▶ **TASK GOAL**
Extract, unchanged, each line of the listing below from its first line through the line that contains "return [np.concatenate([c, c[-2::-1]", inclusive, and nothing else.

▶ **DATASET EXTRACT**
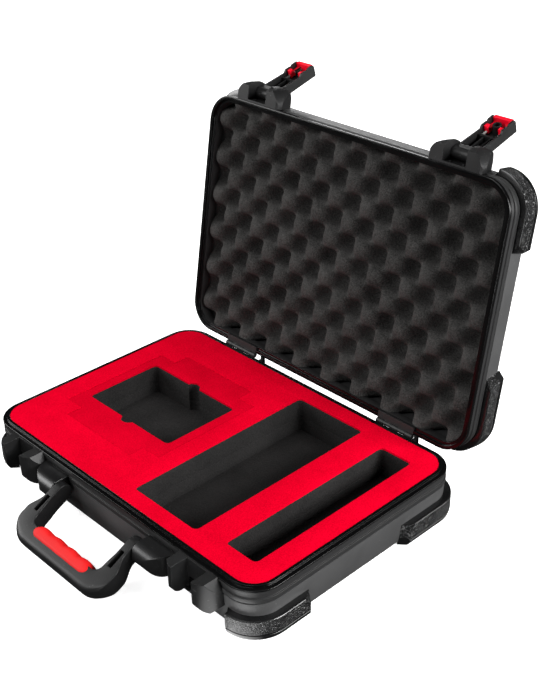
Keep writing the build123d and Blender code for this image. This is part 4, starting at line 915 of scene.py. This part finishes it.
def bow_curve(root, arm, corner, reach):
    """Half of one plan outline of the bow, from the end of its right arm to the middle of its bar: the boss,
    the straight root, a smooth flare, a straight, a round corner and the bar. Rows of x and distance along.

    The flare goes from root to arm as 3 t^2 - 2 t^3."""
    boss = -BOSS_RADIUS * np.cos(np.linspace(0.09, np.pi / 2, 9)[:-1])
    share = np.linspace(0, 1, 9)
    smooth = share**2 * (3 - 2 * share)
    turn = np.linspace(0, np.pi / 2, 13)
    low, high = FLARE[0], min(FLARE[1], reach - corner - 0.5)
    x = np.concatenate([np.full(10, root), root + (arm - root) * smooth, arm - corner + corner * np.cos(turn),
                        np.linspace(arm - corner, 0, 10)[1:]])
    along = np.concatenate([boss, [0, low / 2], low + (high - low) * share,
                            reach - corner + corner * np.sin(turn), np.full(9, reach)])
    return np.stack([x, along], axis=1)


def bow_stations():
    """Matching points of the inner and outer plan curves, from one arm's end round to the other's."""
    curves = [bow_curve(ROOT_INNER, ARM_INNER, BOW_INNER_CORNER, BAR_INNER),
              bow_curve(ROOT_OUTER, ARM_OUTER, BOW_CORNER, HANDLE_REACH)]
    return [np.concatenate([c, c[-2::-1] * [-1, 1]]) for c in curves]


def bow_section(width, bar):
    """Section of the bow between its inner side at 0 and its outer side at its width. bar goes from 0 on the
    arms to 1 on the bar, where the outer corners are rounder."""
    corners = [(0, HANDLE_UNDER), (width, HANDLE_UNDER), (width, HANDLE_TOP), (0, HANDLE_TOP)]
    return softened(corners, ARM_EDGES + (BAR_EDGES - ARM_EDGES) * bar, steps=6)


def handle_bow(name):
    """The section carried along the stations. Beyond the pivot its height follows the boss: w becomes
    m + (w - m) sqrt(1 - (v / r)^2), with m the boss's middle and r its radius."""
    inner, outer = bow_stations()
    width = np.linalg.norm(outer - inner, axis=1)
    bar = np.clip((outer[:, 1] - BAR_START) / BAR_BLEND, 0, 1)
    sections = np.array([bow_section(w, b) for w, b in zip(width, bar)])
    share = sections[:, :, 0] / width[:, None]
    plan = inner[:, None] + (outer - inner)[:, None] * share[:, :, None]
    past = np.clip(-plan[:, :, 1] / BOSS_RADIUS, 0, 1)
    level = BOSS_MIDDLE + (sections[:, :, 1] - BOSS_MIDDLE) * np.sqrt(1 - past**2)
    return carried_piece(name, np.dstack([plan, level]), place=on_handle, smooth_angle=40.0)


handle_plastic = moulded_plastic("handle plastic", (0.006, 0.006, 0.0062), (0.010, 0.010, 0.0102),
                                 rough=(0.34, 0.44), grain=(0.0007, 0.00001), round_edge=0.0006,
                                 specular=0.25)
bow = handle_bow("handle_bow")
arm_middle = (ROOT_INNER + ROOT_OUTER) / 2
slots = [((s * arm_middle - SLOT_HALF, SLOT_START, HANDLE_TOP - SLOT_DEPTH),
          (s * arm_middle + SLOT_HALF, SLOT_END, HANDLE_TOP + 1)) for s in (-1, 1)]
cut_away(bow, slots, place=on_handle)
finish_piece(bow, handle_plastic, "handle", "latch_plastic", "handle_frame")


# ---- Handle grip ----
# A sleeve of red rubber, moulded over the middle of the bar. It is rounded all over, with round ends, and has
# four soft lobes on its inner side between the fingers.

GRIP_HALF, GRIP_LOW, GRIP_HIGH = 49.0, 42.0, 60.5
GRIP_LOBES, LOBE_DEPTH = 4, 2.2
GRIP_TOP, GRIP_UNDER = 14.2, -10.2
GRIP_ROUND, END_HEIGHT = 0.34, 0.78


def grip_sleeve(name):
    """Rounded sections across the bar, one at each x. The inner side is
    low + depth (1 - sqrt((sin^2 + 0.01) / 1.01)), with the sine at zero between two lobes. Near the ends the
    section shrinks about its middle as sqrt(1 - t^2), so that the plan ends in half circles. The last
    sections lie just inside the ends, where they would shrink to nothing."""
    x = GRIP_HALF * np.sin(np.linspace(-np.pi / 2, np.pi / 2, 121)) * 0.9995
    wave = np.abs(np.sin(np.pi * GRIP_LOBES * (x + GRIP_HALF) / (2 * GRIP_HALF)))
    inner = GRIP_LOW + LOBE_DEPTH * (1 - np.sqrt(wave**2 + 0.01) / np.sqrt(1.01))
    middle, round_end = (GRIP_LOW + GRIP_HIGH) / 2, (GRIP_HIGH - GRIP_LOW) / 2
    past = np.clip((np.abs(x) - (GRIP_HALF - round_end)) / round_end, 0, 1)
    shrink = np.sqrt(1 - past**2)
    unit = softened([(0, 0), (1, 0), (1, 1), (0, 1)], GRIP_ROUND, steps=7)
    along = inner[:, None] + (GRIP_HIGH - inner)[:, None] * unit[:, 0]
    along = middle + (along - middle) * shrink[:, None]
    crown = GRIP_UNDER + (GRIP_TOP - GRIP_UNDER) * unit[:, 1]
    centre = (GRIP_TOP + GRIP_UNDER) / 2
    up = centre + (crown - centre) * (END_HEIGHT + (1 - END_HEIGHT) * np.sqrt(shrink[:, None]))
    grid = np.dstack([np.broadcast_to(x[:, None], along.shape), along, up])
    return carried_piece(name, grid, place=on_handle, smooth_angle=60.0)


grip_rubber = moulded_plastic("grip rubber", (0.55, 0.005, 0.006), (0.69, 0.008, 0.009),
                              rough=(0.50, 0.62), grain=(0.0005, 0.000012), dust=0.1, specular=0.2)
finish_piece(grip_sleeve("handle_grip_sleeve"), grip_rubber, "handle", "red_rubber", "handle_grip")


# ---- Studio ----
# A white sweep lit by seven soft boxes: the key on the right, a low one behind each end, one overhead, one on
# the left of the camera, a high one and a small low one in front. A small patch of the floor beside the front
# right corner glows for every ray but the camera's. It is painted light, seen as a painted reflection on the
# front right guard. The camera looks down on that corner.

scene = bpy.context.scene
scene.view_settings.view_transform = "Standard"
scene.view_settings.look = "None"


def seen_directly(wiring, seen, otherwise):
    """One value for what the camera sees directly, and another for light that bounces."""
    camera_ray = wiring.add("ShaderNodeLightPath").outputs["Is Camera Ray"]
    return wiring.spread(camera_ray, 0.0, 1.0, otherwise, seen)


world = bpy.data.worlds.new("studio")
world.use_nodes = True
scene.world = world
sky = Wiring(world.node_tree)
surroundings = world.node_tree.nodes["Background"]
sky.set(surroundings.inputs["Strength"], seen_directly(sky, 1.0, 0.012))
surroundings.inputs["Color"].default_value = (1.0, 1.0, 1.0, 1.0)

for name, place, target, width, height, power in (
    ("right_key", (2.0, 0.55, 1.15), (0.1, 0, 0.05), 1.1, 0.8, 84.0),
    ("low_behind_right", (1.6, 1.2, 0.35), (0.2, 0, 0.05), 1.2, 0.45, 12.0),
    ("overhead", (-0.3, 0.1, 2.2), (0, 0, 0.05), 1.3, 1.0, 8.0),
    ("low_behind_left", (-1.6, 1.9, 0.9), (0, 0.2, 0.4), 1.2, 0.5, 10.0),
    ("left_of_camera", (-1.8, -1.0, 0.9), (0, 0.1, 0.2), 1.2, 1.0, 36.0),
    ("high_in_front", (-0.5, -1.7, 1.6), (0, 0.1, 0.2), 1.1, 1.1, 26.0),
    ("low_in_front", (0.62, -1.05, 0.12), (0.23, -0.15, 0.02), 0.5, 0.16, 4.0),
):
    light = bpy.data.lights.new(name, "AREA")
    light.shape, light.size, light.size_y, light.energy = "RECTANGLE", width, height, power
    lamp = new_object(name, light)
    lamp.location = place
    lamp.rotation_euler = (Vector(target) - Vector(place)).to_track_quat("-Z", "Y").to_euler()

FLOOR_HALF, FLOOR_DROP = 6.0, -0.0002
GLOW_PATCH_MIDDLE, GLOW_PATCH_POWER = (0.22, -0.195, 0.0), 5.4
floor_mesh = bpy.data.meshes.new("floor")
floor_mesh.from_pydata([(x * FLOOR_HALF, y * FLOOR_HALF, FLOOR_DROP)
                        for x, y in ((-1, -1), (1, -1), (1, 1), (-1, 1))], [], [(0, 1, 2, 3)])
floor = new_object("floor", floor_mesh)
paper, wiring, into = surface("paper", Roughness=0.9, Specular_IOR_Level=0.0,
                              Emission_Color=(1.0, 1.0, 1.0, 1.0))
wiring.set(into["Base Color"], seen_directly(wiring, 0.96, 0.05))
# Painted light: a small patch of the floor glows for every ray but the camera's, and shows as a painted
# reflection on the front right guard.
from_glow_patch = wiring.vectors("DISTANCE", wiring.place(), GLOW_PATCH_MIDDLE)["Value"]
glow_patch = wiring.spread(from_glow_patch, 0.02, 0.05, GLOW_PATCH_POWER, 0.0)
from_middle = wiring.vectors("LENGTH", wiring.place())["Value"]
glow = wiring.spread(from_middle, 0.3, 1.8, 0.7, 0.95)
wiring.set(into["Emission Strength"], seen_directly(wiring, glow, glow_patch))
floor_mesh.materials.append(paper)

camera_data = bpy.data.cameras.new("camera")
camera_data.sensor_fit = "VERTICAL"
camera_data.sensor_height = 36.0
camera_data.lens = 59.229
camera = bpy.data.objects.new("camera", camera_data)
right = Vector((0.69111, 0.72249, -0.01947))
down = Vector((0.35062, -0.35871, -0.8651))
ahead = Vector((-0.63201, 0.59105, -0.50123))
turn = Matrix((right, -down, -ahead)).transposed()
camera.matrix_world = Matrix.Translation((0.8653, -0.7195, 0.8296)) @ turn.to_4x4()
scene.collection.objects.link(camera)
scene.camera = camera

▶ **COMPLETED TASK**
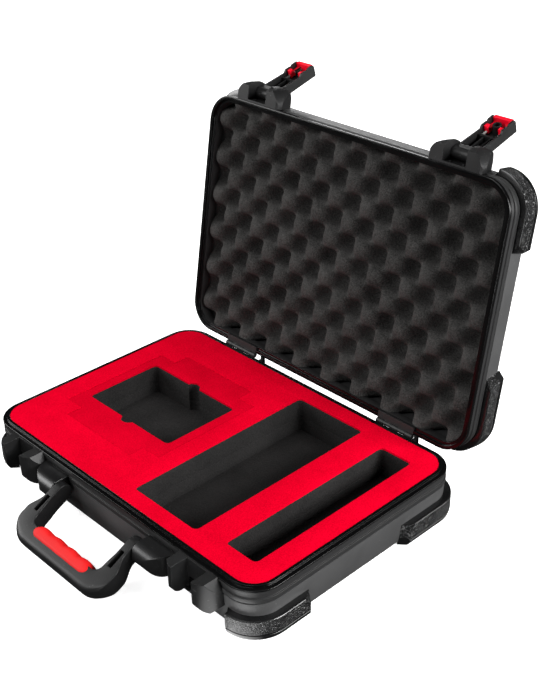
Keep writing the build123d and Blender code for this image. This is part 4, starting at line 915 of scene.py. This part finishes it.
def bow_curve(root, arm, corner, reach):
    """Half of one plan outline of the bow, from the end of its right arm to the middle of its bar: the boss,
    the straight root, a smooth flare, a straight, a round corner and the bar. Rows of x and distance along.

    The flare goes from root to arm as 3 t^2 - 2 t^3."""
    boss = -BOSS_RADIUS * np.cos(np.linspace(0.09, np.pi / 2, 9)[:-1])
    share = np.linspace(0, 1, 9)
    smooth = share**2 * (3 - 2 * share)
    turn = np.linspace(0, np.pi / 2, 13)
    low, high = FLARE[0], min(FLARE[1], reach - corner - 0.5)
    x = np.concatenate([np.full(10, root), root + (arm - root) * smooth, arm - corner + corner * np.cos(turn),
                        np.linspace(arm - corner, 0, 10)[1:]])
    along = np.concatenate([boss, [0, low / 2], low + (high - low) * share,
                            reach - corner + corner * np.sin(turn), np.full(9, reach)])
    return np.stack([x, along], axis=1)


def bow_stations():
    """Matching points of the inner and outer plan curves, from one arm's end round to the other's."""
    curves = [bow_curve(ROOT_INNER, ARM_INNER, BOW_INNER_CORNER, BAR_INNER),
              bow_curve(ROOT_OUTER, ARM_OUTER, BOW_CORNER, HANDLE_REACH)]
    return [np.concatenate([c, c[-2::-1] * [-1, 1]]) for c in curves]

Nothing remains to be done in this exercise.